Today college students again are risen in protest, but over matters of a different nature. The Occupy Wall Street demonstrations appear driven by legitimate economic beliefs: that CEOs of businesses bailed out both by President Bush II and by President Obama have received bonuses for failure; banks given bail-out money have sat on it and not put it back into the economy; most specific to the students, they face huge debt to receive college educations of questionable economic value, given the economy.

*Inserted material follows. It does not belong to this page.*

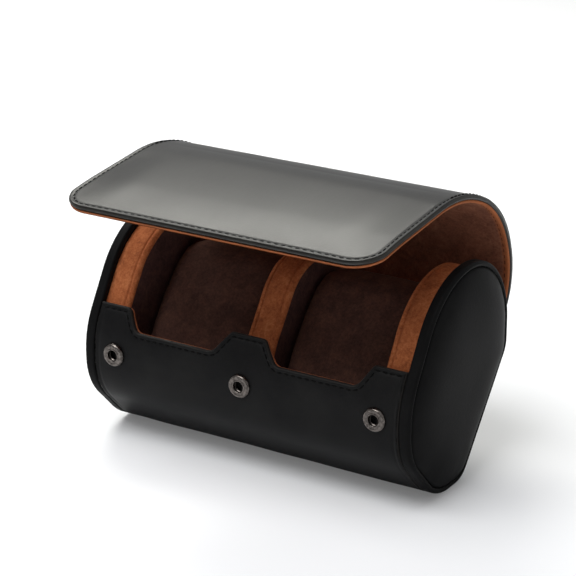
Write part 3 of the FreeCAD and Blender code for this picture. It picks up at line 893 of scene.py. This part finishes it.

The demonstrations in the 1960s and early 1970s against U.S. involvement in Vietnam were driven, in part, by students' self-interest. Student deferments from the draft had ended. The drain of lives and money into that backward little corner of Asia made no sense. Students' self-interest in the Wall Street demonstrations is perhaps more direct. The spirit of youth---whatever that quality is---infused what was called the Movement 40 years or so ago. It does again today. In these demonstrations students appear to assert their concerns over the prospect of being saddled with a couple of hundred thou in student debt for college degrees that offer little hope of employment. However, at the same time they demonstrate on behalf of themselves, they advance the interests of what they call the 99 percent. I think they make a good point. And with each arrest or police attack, more demonstrators are inspired.
The Vietnam War ended. The demonstrations had a great role in that end. I hope the Occupy Wall Street demonstrators have even greater success.